The report, entitled Bringing Them Home: Report of the National Inquiry into the Separation of Aboriginal and Torres Strait Islander Children from their Families, estimated that “between 1910 and 1970, up to 100,000 Aboriginal children were taken from their parents and put in white foster homes”. The commissioners found that this was in breach of international law, and called for a national compensation fund to be established.
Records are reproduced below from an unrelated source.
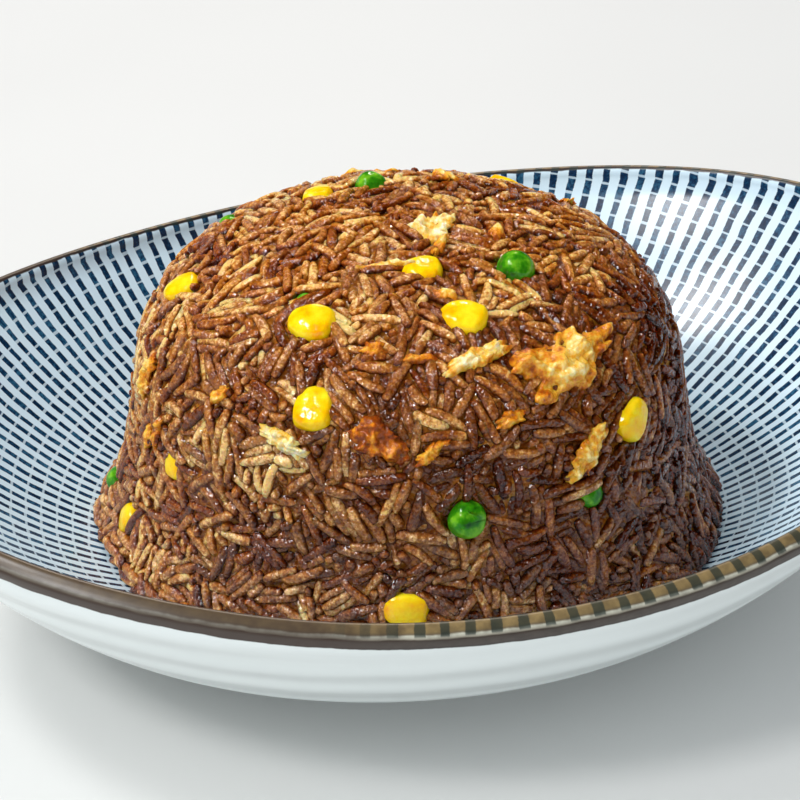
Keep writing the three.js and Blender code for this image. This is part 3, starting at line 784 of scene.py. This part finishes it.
def make_core(pieces, material):
    """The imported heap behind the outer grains, with the sauce that clings between them: its
    skin follows the grains' tops, smoothed and a little lower."""
    net = film_net(pieces)
    bm = spun_rings(FILM_ROWS + len(CORE_UNDER), FILM_STEPS)
    middle = np.array([MOUND_X, MOUND_Y])
    for vertex in bm.verts:
        row, step = row_and_step(vertex, FILM_STEPS)
        x, y, z = net[min(row, FILM_ROWS - 1), step]
        if row >= FILM_ROWS:
            x, y = middle + (net[-1, step, :2] - middle) * CORE_UNDER[row - FILM_ROWS]
            z = 0.0
        vertex.co = (x, y, max(z, float(inside_height(x, y)) + CORE_CLEARANCE))
    bmesh.ops.recalc_face_normals(bm, faces=bm.faces)
    finish_piece("packed_core", bm, material, ["rice"])


def clinging_sauce():
    """Oily soy between the grains, from near black where it pools to amber where it is thin."""
    g = Finish("clinging_sauce", roughness=0.4, specular_ior_level=0.0, subsurface_weight=0.9,
               subsurface_scale=0.002, subsurface_radius=(1.0, 0.4, 0.1), coat_weight=0.9,
               coat_roughness=0.1, coat_ior=1.7)
    mottle = g.times(g.cloud(0.7, 5.0, 0.65), 0.5)
    mottle = g.calc("MULTIPLY_ADD", g.cloud(0.16, 2.0), 0.5, mottle)
    g.set(base_color=g.ramp(mottle, (0.36, "#481a04"), (0.46, "#6c3208"), (0.55, "#965614"),
                            (0.66, "#b87a2c")))
    g.wrinkle((0.5, 1.0, 1.2, 0.9), (1.3, 1.0, 0.5, 1.0))
    return g.material


# ---- toppings

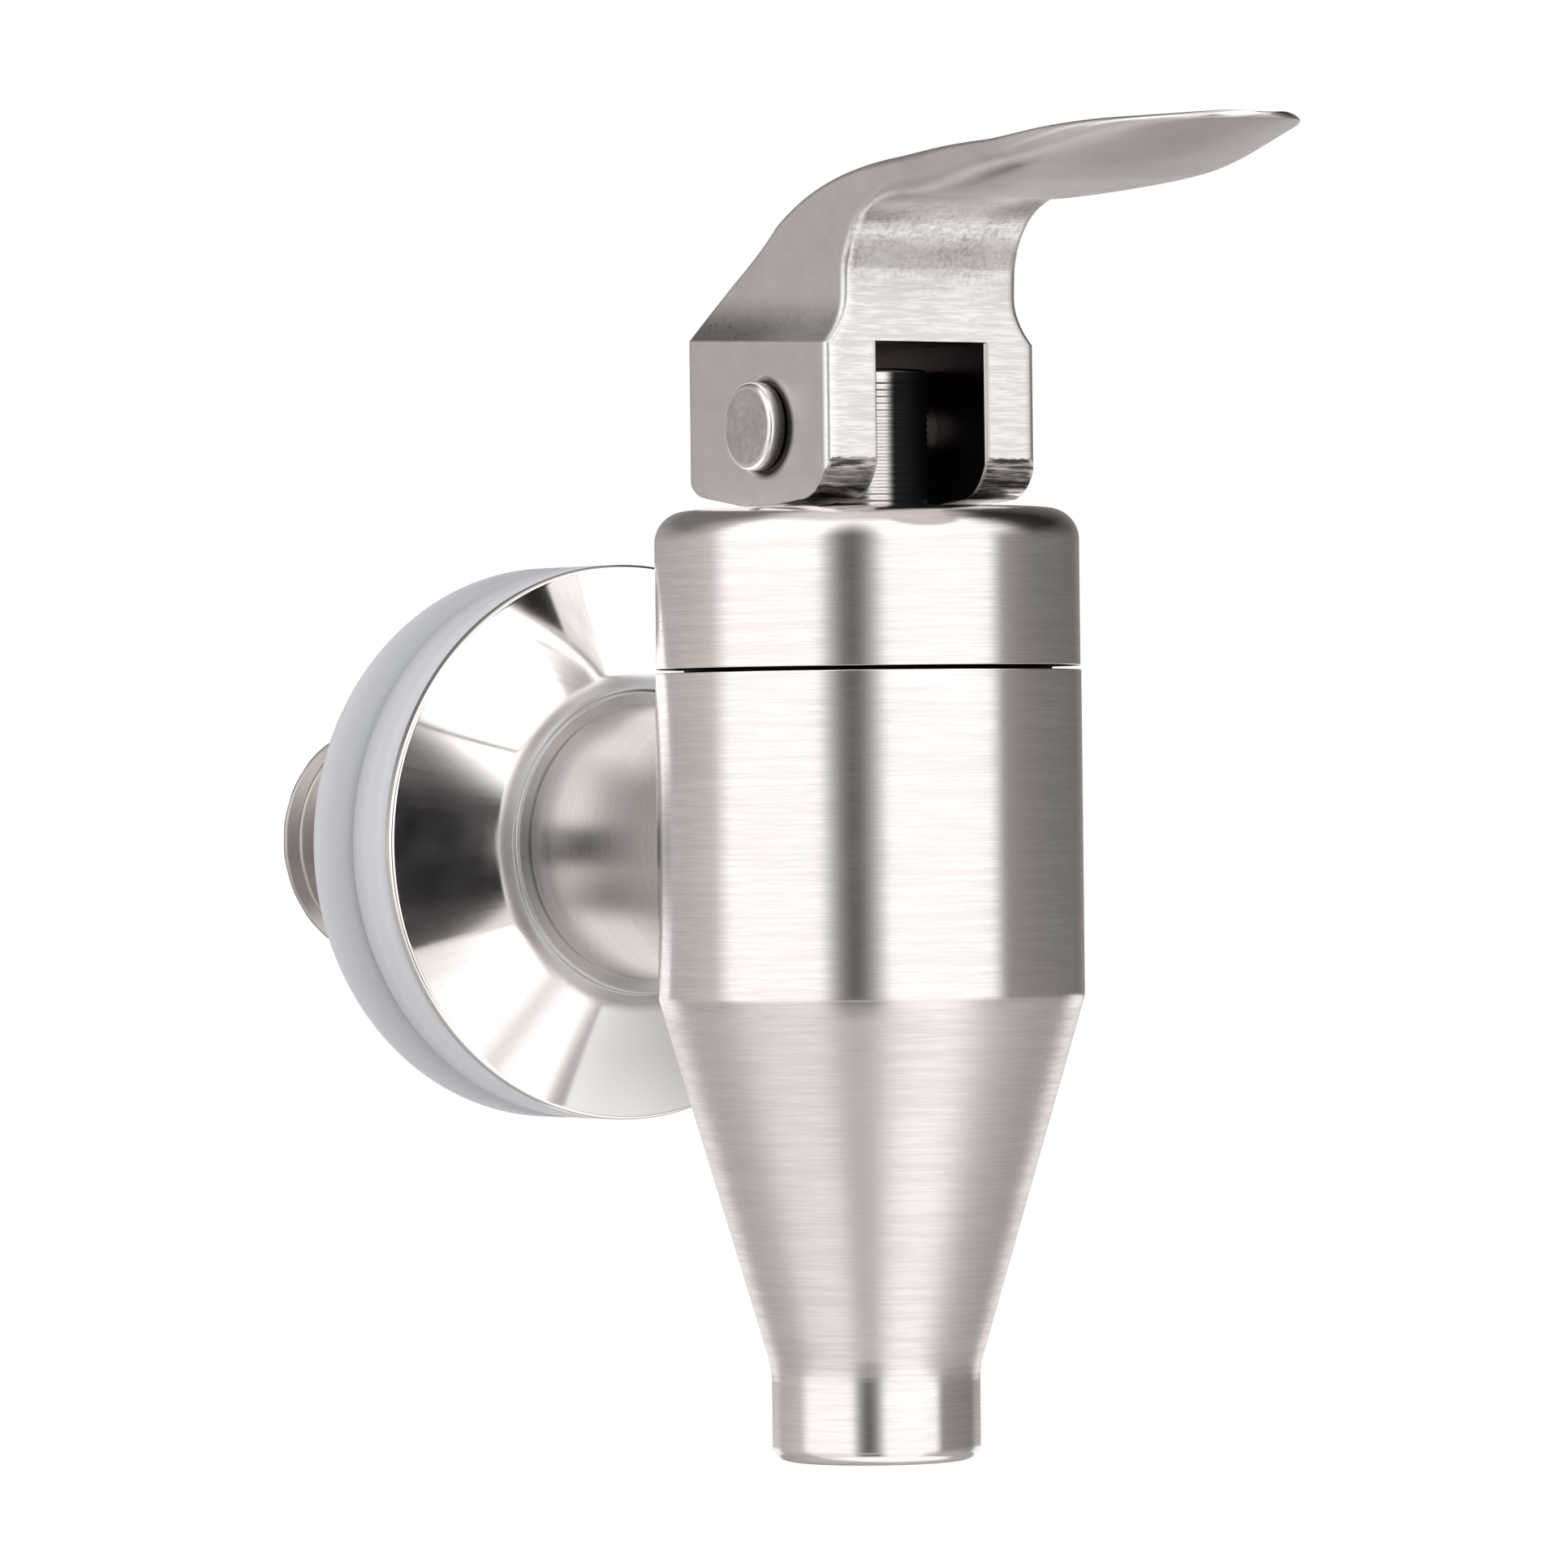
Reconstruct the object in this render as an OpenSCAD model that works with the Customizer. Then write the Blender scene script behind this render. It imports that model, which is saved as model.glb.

They also recommended a national “sorry day”; the first one was held in 1998 and this has remained an annual fixture of growing significance to Aboriginal Australians.

Creative Spirits offers an excellent overview of the issues associated with the Aboriginal people who had formed what became known as “the stolen generations”; see https://www.creativespirits.info/aboriginalculture/politics/stolen-generations/a-guide-to-australias-stolen-generations

They also have a comprehensive cataloguing of the impacts that being removed from your family home as a child can have on such children, running throughout their lives and on into subsequent generations; see https://www.creativespirits.info/aboriginalculture/politics/stolen-generations/stolen-generations-effects-and-consequences

The response of the Howard Government to this report was jarring: Howard refused to make a public apology to “the stolen generations”. Apologies made by the governments of South Australia (May 1997), Western Australia (May 1997), the Australian Capital Territory (June 1997) and New South Wales (June 1997), Tasmania (August 1997), Victoria (September 1997), Queensland (May 1999), and the Northern Territory (October 2001), as well as a number of local governments and churches across the country.

The texts of the above apologies can be found at https://humanrights.gov.au/our-work/bringing-them-home-apologies-state-and-territory-parliaments-2008

Guided by Howard’s refusal to acknowledge the depth of the realities that had been experienced by First Peoples, his government had described this intentional, systemic, multi-generational mistreatment of Indigenous Australians as the “most blemished chapter” in Australian history. The understatement of this language (“regret” rather than “sorry” or ”apology”; “blemish” rather than “systemic injustice”, for instance) reflected the conservative white preference for minimising—or perhaps removing from sight—the story of Aboriginal people in recent centuries. There would be no apology from this mean-spirited government.

With the election of Rudd’s government in 2007, the perspective on Indigenous matters, and the way of dealing with the Bringing Them Home Report of a decade earlier, dramatically shifted. It was very early on in the term of the first Rudd Government that the Apology to the Stolen Generations was delivered, in the midst of an overflowing outpouring of emotions from those gathered in Canberra on that day, as they heard a direct apology for what they and their forebears had experienced over many, many decades,

This speech is worth remembering today, in the midst of our considerations about Voice, Treaty, and Truth. The 1997 Report and the 2008 Apology were steps along the way of Truth-Telling. There are more steps for us to take, as a nation, in this regard. And there is a pressing need for a Voice, from Indigenous Peoples, directly to the Federal Parliament, to advise and guide on the best ways forward for the First Peoples of this continent and its surrounding islands.